Even Sceggs - as it was locally known - could not meet Joan Freeman's avid interest in chemistry and physics. For two years she managed to join evening classes at the Sydney Technical College - a lone, tiny schoolgirl among classes of engineering apprentices in a rather rough part of this city. The Principal insisted she be accompanied by an adult on the journey. Her mother came, dragging her students' exercise books for marking during the two-hour sessions.

Joan repaid Sceggs' faith in her by passing her Intermediate Certificate Examination (the equivalent of O Level) with 7 As and 1 B: surprisingly the B was in chemistry. In the Leaving Certificate Examination she secured a scholarship, a medal, and a prize. This assured her a place at the University of Sydney in 1936. She also faced a difficult time, for the strains of marriage proved too much for her father, who left the family. Joan and her mother struggled on together.

If her experience at the Sydney Technical College had not proved the point, she was in no doubt at university that physics was not an easy road for a woman. One of her lecturers was Phyllis Nichol - only the second woman to graduate in physics at Sydney University. She strongly advised her pupil to take chemistry, where prospects for employment were slightly brighter. Joan Freeman showed the required independence of mind: she stuck with physics.

She was the only woman in the second year - a point emphasised by the space officially designated between her and the next man. One unfortunate who sat next to her was informed by the lecturer, "Officially, you are not here."

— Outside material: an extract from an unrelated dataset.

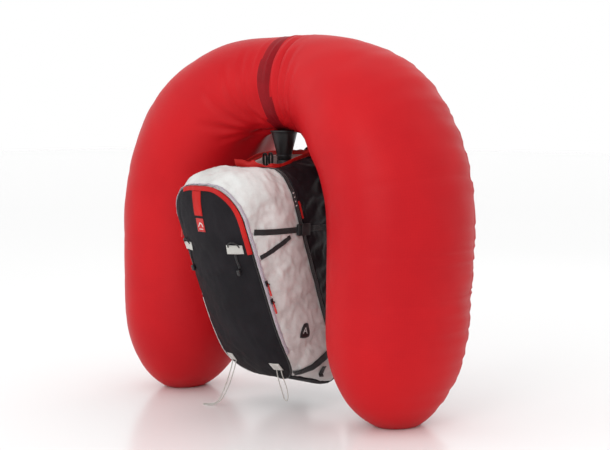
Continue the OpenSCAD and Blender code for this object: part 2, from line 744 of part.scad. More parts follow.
// The webbing from each strap's foot to the pack's lower corner, and from its shoulder to the pack's top
tail_path = spline([[91.5, 83, 184], [94, 74, 163], [96.5, 65.5, 142], [99, 57, 120], [100, 49, 100]], 10);
lifter_path = spline([[60, 137, 556], [57, 118, 600], [55, 86, 618], [54, 49, 622]], 10);
module strap_tails() {
    color("black") translate([0, y_shift, 0])
        for (m = [0, 1]) mirror([m, 0, 0]) {
            band(tail_path, face_normals(tail_path), webbing_w, webbing_t);
            band(lifter_path, face_normals(lifter_path), webbing_w, webbing_t);
        }
}
// Ladder locks at the straps' feet
module strap_adjusters() {
    color("darkslategray") translate([0, y_shift, 0])
        for (x = [-91, 91])
            translate([x, 94, 199]) rotate([-34, 0, 0]) difference() {
                translate([-webbing_w / 2 - 4, -3, -11]) cube([webbing_w + 8, 6, 22]);
                for (z = [-5, 3]) translate([-webbing_w / 2 - 1, -4, z]) cube([webbing_w + 2, 8, 3]);
            }
}

haul_path = spline([[-17.5, back_y + 4.5, 594], [-18.5, back_y + 8, 616], [-14, back_y + 18, 636],
    [0, back_y + 23, 643], [14, back_y + 18, 636], [18.5, back_y + 8, 616], [17.5, back_y + 4.5, 594]], 20);
module haul_loop() {
    color("black") translate([0, y_shift, 0])
        tube(haul_path, 7, 10, [0, 1, 0]);
}

// Chest strap: clips slide on a rail on each shoulder strap
rail_x = 66;
rail_y = 132 + strap_t + 6.4;
rail_r = 2.5;
chest_z = 430;
chest_travel = 22;
clip_h = 24;
clip_w = 14;
rail_l = 2 * chest_travel + clip_h + 10;
module chest_rails() {
    color("darkslategray") translate([0, y_shift, 0])
        for (x = [-rail_x, rail_x]) {
            translate([x, rail_y, chest_z - rail_l / 2]) cylinder(r = rail_r, h = rail_l);
            for (z = [chest_z - rail_l / 2 - 2, chest_z + rail_l / 2 - 2])
                translate([x - 4, rail_y - 5, z]) cube([8, 9, 4]);
        }
}
module chest_clips() {
    color("black") translate([0, y_shift, 0])
        for (x = [-rail_x, rail_x])
            translate([x, rail_y, chest_z]) difference() {
                translate([-clip_w / 2, -4.6, -clip_h / 2]) cube([clip_w, 10.6, clip_h]);
                cylinder(r = rail_r + pin_play, h = clip_h + 2, center = true);
            }
}
chest_y = rail_y + 1.5;
module chest_webbing() {
    color("black") translate([0, y_shift, 0])
        for (m = [0, 1]) mirror([m, 0, 0])
            translate([2, chest_y, chest_z - webbing_w / 2])
                cube([rail_x - clip_w / 2 - 2.3, webbing_t, webbing_w]);
}
module chest_socket() {
    color("darkslategray") translate([0, chest_y + webbing_t + 0.8 + y_shift, chest_z]) rotate([0, 0, 90])
        buckle_socket();
}
module chest_plug() {
    color("darkslategray") translate([0, chest_y + webbing_t + 0.8 + y_shift, chest_z]) rotate([0, 0, 90])
        buckle_plug();
}

// Hip wings: each stands straight back from the back panel and folds round the hips
wing_x = bay_back_w;
wing_z = 105;
wing_y = back_y + 14;
module hip_wing_right() {
    color("dimgray") translate([wing_x, wing_y + y_shift + wing_l / 2, wing_z]) rotate([90, 0, 90])
        translate([0, 0, -wing_t / 2]) rounded_block(wing_l, wing_h, wing_t, 18);
}
module hip_wing_left() { mirror([1, 0, 0]) hip_wing_right(); }
// Webbing and buckle halves at the wings' tips
tip_y = wing_y + wing_l;
module hip_webbing() {
    translate([wing_x + wing_t / 2 + 0.4, wing_y + 40 + y_shift, wing_z - webbing_w / 2])
        cube([webbing_t, wing_l - 40 + 6, webbing_w]);
}
module hip_webbing_right() { color("black") hip_webbing(); }
module hip_webbing_left() { color("black") mirror([1, 0, 0]) hip_webbing(); }
module hip_socket() {
    color("darkslategray")
        translate([wing_x + wing_t / 2 - buckle_t, tip_y + buckle_l + 0.8 + y_shift, wing_z])
            mirror([0, 1, 0]) buckle_socket();
}
module hip_plug() {
    color("darkslategray") translate([-wing_x - wing_t / 2 + buckle_t, tip_y + 15.8 + y_shift, wing_z])
        mirror([1, 0, 0]) buckle_plug();
}

// ---------- inflation system ----------
neck_y = -35;
neck_foot_z = 613;
neck_rim_r = 34;
neck_gap = 4.7;
// Height of the airbag's underside near the crown, at a distance from the middle plane and a depth
function crown_under(x, y) = lookup(x, [for (s = [0:0.01:0.3])
    let (
        c = centre_xz(s),
        t = unit(centre_xz(s + 0.01) - centre_xz(s - 0.01)),
        b = mix(crown_b, lobe_b, growth(s)),
        a = mix(crown_a, lobe_a, growth(s)) * sqrt(1 - pow((y + lobe_lean * (crown_z - c[1])) / b, 2))
    )
    [c[0] + t[1] * a, c[1] - t[0] * a]]);
// The rim clears the airbag's underside, and the band at its lowest
band_clear = 2;
neck_top_z = min(crown_under(neck_rim_r, neck_y) - neck_gap,
    crown_z - crown_a - band_lift - band_t - 0.5 - band_clear);
module inflation_neck() {
    wall = 1.5;
    color("black") translate([0, neck_y + y_shift, 0])
        rotate_extrude()
            polygon([[18 - wall, neck_foot_z], [18, neck_foot_z], [18, neck_foot_z + 12],
                [22, neck_foot_z + 28], [neck_rim_r - 2, neck_top_z - 4], [neck_rim_r, neck_top_z],
                [neck_rim_r - wall, neck_top_z], [neck_rim_r - 2 - wall, neck_top_z - 4],
                [22 - wall, neck_foot_z + 28], [18 - wall, neck_foot_z + 12]]);
}

ejector_z = 528;
seat_z = 592;
stem_r = 2.5;
module ejector_body() {
    r = 33;
    wall = 2;
    color("dimgray") translate([0, neck_y + y_shift, 0])
        difference() {
            union() {
                rotate_extrude()
                    polygon([[12, ejector_z], [r, ejector_z], [r, seat_z - 8], [19, seat_z + 6],
                        [19, neck_foot_z - 0.5], [16.5, neck_foot_z - 0.5], [16.5, seat_z],
                        [12, seat_z], [12, seat_z - 2.5],
                        [r - wall - 8, seat_z - 6], [r - wall, seat_z - 11], [r - wall, ejector_z + wall],
                        [12, ejector_z + wall]]);
                // Spider that guides the flap's stem
                for (w = [0, 120, 240]) rotate([0, 0, w])
                    translate([stem_r + 1, -1.5, seat_z - 12]) cube([r - stem_r - wall, 3, 5]);
                translate([0, 0, seat_z - 14]) cylinder(r = stem_r + 2, h = 8);
            }
            // Air inlets round the body, and the jet's port
            for (w = [30:60:330]) rotate([0, 0, w])
                translate([0, 0, ejector_z + 18]) rotate([0, 90, 0]) cylinder(r = 6, h = r + 5);
            translate([0, 0, ejector_z + 40]) rotate([0, 90, 0]) cylinder(r = hose_d / 2 + 0.4, h = r + 5);
            translate([0, 0, seat_z - 20]) cylinder(r = stem_r + pin_play, h = 20);
        }
}
module ejector_flap() {
    color("orange") translate([0, neck_y + y_shift, 0]) {
        translate([0, 0, seat_z + 0.3]) cylinder(r = 15.5, h = 2);
        translate([0, 0, seat_z - 18]) cylinder(r = stem_r, h = 19);
    }
}

gas_x = 62;
cradle_r = cartridge_d / 2 + slip + 2;
gas_y = stay_y - stay_t - 3.2 - cradle_r;
gas_z = 240;
neck_z = gas_z + 18 + cartridge_l + 14;
module cartridge() {
    r = cartridge_d / 2;
    c = cartridge_wall;
    top = gas_z + 18 + cartridge_l;
    color("steelblue") translate([gas_x, gas_y + y_shift, 0])
        rotate_extrude()
            polygon([[0, gas_z], [r * 0.45, gas_z + 1.5], [r * 0.85, gas_z + 8], [r, gas_z + 18], [r, top],
                [r * 0.8, top + 8], [11, top + 14], [11, top + 24], [6, top + 24], [6, top + 13],
                [r * 0.8 - c, top + 6], [r - c, top - 1], [r - c, gas_z + 19],
                [r * 0.85 - c, gas_z + 10], [r * 0.45, gas_z + 1.5 + c],
                [0, gas_z + c]]);
}
valve_z = neck_z + 10.5;
pin_travel = 7;
// The pierced disc that sealed the cartridge
module burst_disc() {
    color("silver") translate([gas_x, gas_y + y_shift, neck_z])
        difference() {
            cylinder(r = 5.9, h = 1);
            translate([0, 0, -1]) cylinder(d = pin_d + 2 * slip, h = 3);
        }
}
module valve_head() {
    color("goldenrod") translate([gas_x, gas_y + y_shift, valve_z])
        difference() {
            union() {
                cylinder(r = 17, h = 34);
                translate([0, 0, -8]) cylinder(r = 17, h = 8.1);
                translate([0, 0, 22]) rotate([-90, 0, -157]) cylinder(r = 6.5, h = 22);
            }
            translate([0, 0, -9]) cylinder(r = 11.4, h = 9);
            translate([0, 0, -1]) cylinder(d = pin_d + 2 * pin_play, h = 40);
            translate([0, 0, 22]) rotate([-90, 0, -157]) cylinder(r = 3, h = 30);
        }
}
module striker_pin() {
    color("gray") translate([gas_x, gas_y + y_shift, valve_z]) {
        translate([0, 0, 1]) cylinder(d = pin_d, h = 42);
        translate([0, 0, 34 + pin_travel + 0.5]) cylinder(r = 6, h = 4);
    }
}
module cartridge_cradle() {
    color("dimgray") translate([gas_x, gas_y + y_shift, 0])
        for (z = [gas_z + 24, gas_z + 18 + cartridge_l - 34])
            translate([0, 0, z]) difference() {
                cylinder(r = cradle_r, h = 28);
                translate([0, 0, -1]) cylinder(d = cartridge_d + 2 * slip, h = 30);
            }
}

hose_port = [gas_x + 23 * sin(157), gas_y + 23 * cos(157), valve_z + 22];
hose_path = spline([hose_port, [78, -36, valve_z + 30], [84, -50, valve_z + 70], [74, -50, 552],
    [52, -40, ejector_z + 40], [34.5, neck_y, ejector_z + 40]], 18);
module pressure_hose() {
    color("black") translate([0, y_shift, 0]) tube(hose_path, hose_d, 10, [0.1, 0.2, 1]);
}

cable_hole = [-15, 576];
handle_x = -88;
handle_y = rail_y + 1;
holder_z = 380;
grip_z = 322;
stem_l = 80;
wire_r = 1.2;
// The handle's wire stays in the guide when the handle is pulled out
guide_h = stem_l + grip_z - holder_z + trigger_pull - 17;
cable_path = spline([[gas_x, gas_y, valve_z + 34 + pin_travel + 6], [56, 5, 506], [36, 10, 538], [8, 20, 562],
    [-12, 32, 574], [cable_hole[0], 44, cable_hole[1]], [-15, 60, 580], [-12, 92, 602], [-13, 128, 600],
    [-26, 152, 572], [-56, 160, 530], [-80, 156, 480],
    [handle_x, handle_y, holder_z + guide_h + 18], [handle_x, handle_y, holder_z + guide_h + 1.5]], 34);
module trigger_cable() {
    color("black") translate([0, y_shift, 0]) tube(cable_path, sheath_d, 8, [0.3, 0.2, 1]);
}
module trigger_holder() {
    color("darkslategray") translate([handle_x, handle_y + y_shift, holder_z])
        difference() {
            union() {
                cylinder(r = 6.5, h = 25);
                cylinder(r = 4.6, h = guide_h);
                translate([-5, -6.6, 3]) cube([10, 6, 19]);
            }
            translate([0, 0, -1]) cylinder(r = 3.6 + pin_play, h = guide_h + 2);
        }
}
module trigger_handle() {
    color("red") translate([handle_x, handle_y + y_shift, grip_z]) {
        cylinder(r = 3.6, h = stem_l);
        cylinder(r = wire_r, h = holder_z - grip_z + guide_h - 1);
        translate([-33, 0, 0]) rotate([0, 90, 0]) cylinder(r = 8, h = 66);
        translate([0, 0, 8]) cylinder(r = 6, h = 10);
    }
}

airbag_left();
airbag_right();
airbag_centre_band();
inflation_neck();
front_panel();
side_panel_right();
side_panel_left();
top_panel();
base_panel();
divider_panel();
bay_sides();
back_panel();
bay_mouth_piping();
front_zip_welt();
main_zip_tape();
main_zip_coil();
crest_strap();
side_badge();
axe_keepers();
loop_tabs();
axe_loop_right();
axe_loop_left();
side_straps();
side_buckle_sockets();
side_buckle_plug_right();
side_buckle_plug_left();
lower_straps();
zip_slider_upper();
zip_slider_lower();
zip_puller_upper();
zip_puller_lower();
frame_sheet();
frame_stays();
back_pads();
shoulder_straps();
strap_tails();
strap_adjusters();
haul_loop();
chest_rails();
chest_clips();
chest_webbing();
chest_socket();
chest_plug();
hip_wing_right();
hip_wing_left();
hip_webbing_right();
hip_webbing_left();
hip_socket();
hip_plug();
ejector_body();
ejector_flap();
pressure_hose();
valve_head();
striker_pin();
cartridge();
burst_disc();
cartridge_cradle();
trigger_cable();
trigger_holder();
trigger_handle();
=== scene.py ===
"""An avalanche airbag backpack with its airbag inflated: cloth, straps, zips and finishes."""

import json
import math

import bmesh
import bpy
import numpy as np
from mathutils import Matrix, Vector
from mathutils.bvhtree import BVHTree

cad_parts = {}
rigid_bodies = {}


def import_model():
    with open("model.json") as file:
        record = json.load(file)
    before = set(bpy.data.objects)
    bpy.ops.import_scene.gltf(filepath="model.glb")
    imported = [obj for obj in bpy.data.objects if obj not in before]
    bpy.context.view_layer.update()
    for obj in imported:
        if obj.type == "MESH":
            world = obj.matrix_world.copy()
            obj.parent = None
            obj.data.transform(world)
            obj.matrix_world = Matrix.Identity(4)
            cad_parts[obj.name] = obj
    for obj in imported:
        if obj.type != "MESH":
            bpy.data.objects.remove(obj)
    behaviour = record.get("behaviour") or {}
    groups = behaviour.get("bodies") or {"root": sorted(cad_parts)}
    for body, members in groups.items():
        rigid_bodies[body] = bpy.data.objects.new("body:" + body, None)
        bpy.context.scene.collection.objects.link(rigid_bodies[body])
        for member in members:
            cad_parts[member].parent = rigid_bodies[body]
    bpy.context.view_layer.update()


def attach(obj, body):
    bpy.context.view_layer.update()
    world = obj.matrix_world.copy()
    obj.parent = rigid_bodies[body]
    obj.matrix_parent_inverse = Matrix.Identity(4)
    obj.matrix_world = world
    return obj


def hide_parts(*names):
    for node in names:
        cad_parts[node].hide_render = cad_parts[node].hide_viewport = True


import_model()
scene = bpy.context.scene
MM = 0.001
TAU = 2 * math.pi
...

She worked with her habitual concentration, achieved a BSc with a double first in 1940, was awarded a Commonwealth Research Scholarship and started on her MSc. A few months later, in June 1941, she was accepted as a Research Officer at the Radiophysics Laboratory of the Council for Scientific and Industrial Research. Accepting that she would have to complete her MSc in her spare time, Freeman plunged into the somewhat frenzied activity of radar research, whose results were so urgently needed by the Allied armed forces in the Second World War. She was one of only two women so employed: and was grateful for the practical training she had undergone in her Honours year - in glass blowing, metalwork, soldering, mechanical design and drawing.

The war ended unexpectedly in August 1945; and Freeman undertook, with some misgivings, her first peacetime research project, concerning the behaviour of low-pressure gas discharges at microwave frequencies. In 1946, soon after achieving satisfactory results for this project and, to her complete surprise, she was awarded a Senior Studentship by the Council for Scientific and Industrial Research enabling her to go to Cambridge University in England and read for her PhD.

The experience filled her now with euphoria, now with despair. Newnham College, chosen because it was near into town, was welcoming, but defensively formal in the masculine culture of Cambridge. The general ambience contrasted sharply with more casual Australian ways and the bitterly cold wet weather was equally shocking. The Cavendish Laboratory was in turmoil with an overwhelming number of research students for the teaching staff available. She was advised to join the Nuclear Physics Department, and spent six frustrating months trying to find a project. None had been assigned to her, and her named supervisor never arrived.

At one stage she nearly broke down; but then showed a remarkable ability to find a niche for herself. With the use of considerable tact and diplomacy she succeeded in teaming up with Alex Baxter in work on the HT1 accelerator to study short-range alpha particles.

This proved the turning point in her life and career. In 1951 she moved to Harwell as a Senior Scientific Officer and decided, after some worries of conscience, not to return to Australia - a decision which the Australian authorites met with generosity and understanding. Her mother joined her in Abingdon soon after that.

She met John Jelley at Harwell in 1948, and married him in 1958. She retired in 1978 - somewhat unwillingly, as 60 was the retirement age for women and 65 for men. Still she had the consolation of the Rutherford Medal, a Fellowship of the Institute of Physics, a Fellowship of the American Physical Society and an Honorary Doctorate from Sydney University. And she continued as a consultant for some time. Meanwhile, Jelley took early retirement. Together they embarked on a happy period of travel and sailing, until he was smitten by illness in 1995, and died in 1997. Freeman, who had nursed him devotedly, was much saddened by his death.

Joan Maie Freeman, physicist: born Perth, Western Australia 7 January 1918; married 1958 John Jelley (died 1997); died Oxford 18 March 1998.